Lichocka: nie popieram projektu Suskiego
Poseł PiS Marek Suski poinformował w piątek, że złożył już w Sejmie projekt nowelizacji ustawy medialnej. Przewiduje on zwiększenie emisji polskiej muzyki w programach stacji radiowych. Twierdził, że cieszy się on poparciem posłów jego ugrupowania. Okazuje się jednak, że nie wszystkich.

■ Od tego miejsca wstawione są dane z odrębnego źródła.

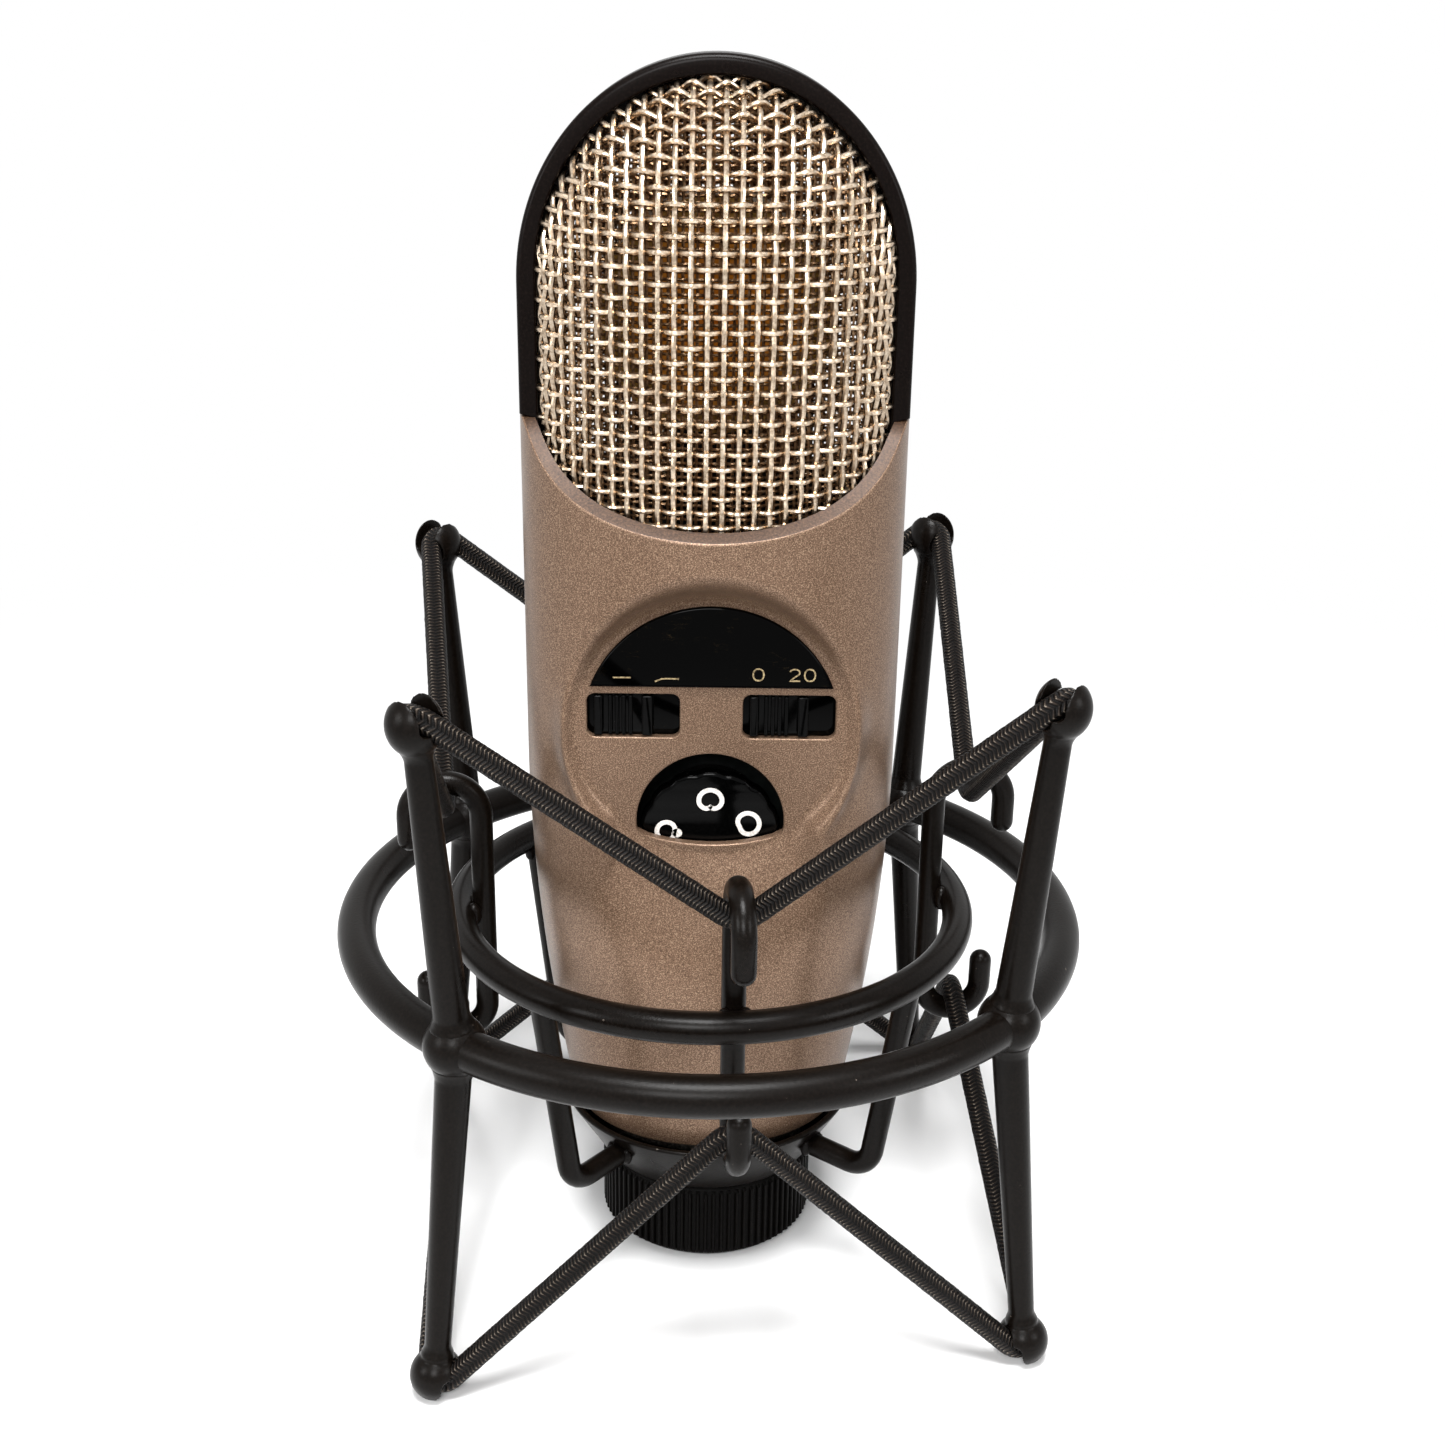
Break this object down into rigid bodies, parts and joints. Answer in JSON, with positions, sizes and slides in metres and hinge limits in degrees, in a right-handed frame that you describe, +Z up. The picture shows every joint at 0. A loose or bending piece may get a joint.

W piątek na Twitterze poseł Marek Suski (PiS) poinformował, że projekt nowelizacji ustawy o radiofonii i telewizji, o którym informował na czwartkowej konferencji prasowej, został już złożony do Marszałka Sejmu. Przypomnijmy, że poseł przekonywał, że choć pod projektem są "podpisy posłów, głównie PiS" to "inni parlamentarzyści też się zgadzają z tym projektem".
Suski poinformował też, że rozmawiał o tym projekcie z liderem Kukiz '15. - Powiedział, że jest za tym i popiera ten pomysł - dodał.
Paweł Kukiz przyznał, że co prawda rozmawiał z Suskim o tym projekcie, ale miał do niego wiele zastrzeżeń. "Nie rozumiem, skąd słowa Marka Suskiego o moim rzekomym poparciu..." - napisał na swoim profilu na Facebooku.
Posłanka Lichocka: nie popieram projektu Marka Suskiego
O projekt zaprezentowany przez posła Suskiego pytana była w piątek Polskim Radiu 24 posłanka PiS, członkini Rady Mediów Narodowych Joanna Lichocka. Stwierdziła wprost, że jest to projekt poselski, "projekt Marka Suskiego", który nie był konsultowany ani z Radą Mediów Narodowych, ani z ministerstwem kultury.
- Nie popieram tego projektu - stwierdziła posłanka PiS. Dodała, że jej zdaniem zapisy obecnej ustawy chroniące obecność polskiej muzyki na radiowych antenach są "wystarczające". Posłanka zapewniła też, że media publiczne wypełniają obecne przepisy "z naddatkiem".
- Takie sztuczne wzmocnienie zapisów obejmujące rynek radiofonii nie jest najlepszym rozwiązaniem do promocji polskiej muzyki. Takie drastyczne proporcje mogą być przeciwskuteczne - oceniła Lichocka. Dodała, że projekt Suskiego, to "temat do dyskusji". - Myślę, że taka dyskusja powinna się odbyć - dodała posłanka.
Przypomnijmy, że poseł Marek Suski i posłanka Joanna Lichocka zasiadają w sejmowej komisji kultury i środków przekazu. Są jej wiceprzewodniczącymi.
Projekt nowelizacji zakłada, że nadawcy programów radiowych, z wyłączeniem programów tworzonych w całości w języku mniejszości narodowych, etnicznych lub w języku regionalnym, będą przeznaczać nie, jak dotychczas 33 proc., a co najmniej 50 proc. miesięcznego czasu nadawania w programie utworów słowno-muzycznych, na te wykonywane w języku polskim, a co najmniej 80 proc. (do tej pory było to 60 proc.) w godzinach od 5 rano do 24.
W nowelizacji przewidziano także "bonus" za nadawanie w godz. 5-24 utworów debiutantów. Ich czas antenowy będzie liczony jako 300 proc. czasu nadawania utworu. Dotychczas było to 200 proc.
Nowelizacja ustawy o radiofonii i telewizji przewiduje także wydłużenie okresu, w którym dany utwór uważany jest za debiut, z 18 do 36 miesięcy. W uzasadnieniu do ustawy napisano, że "projektowana zmiana stanowi mechanizm wsparcia i promocji dla krajowych wykonawców utworów słowno-muzycznych".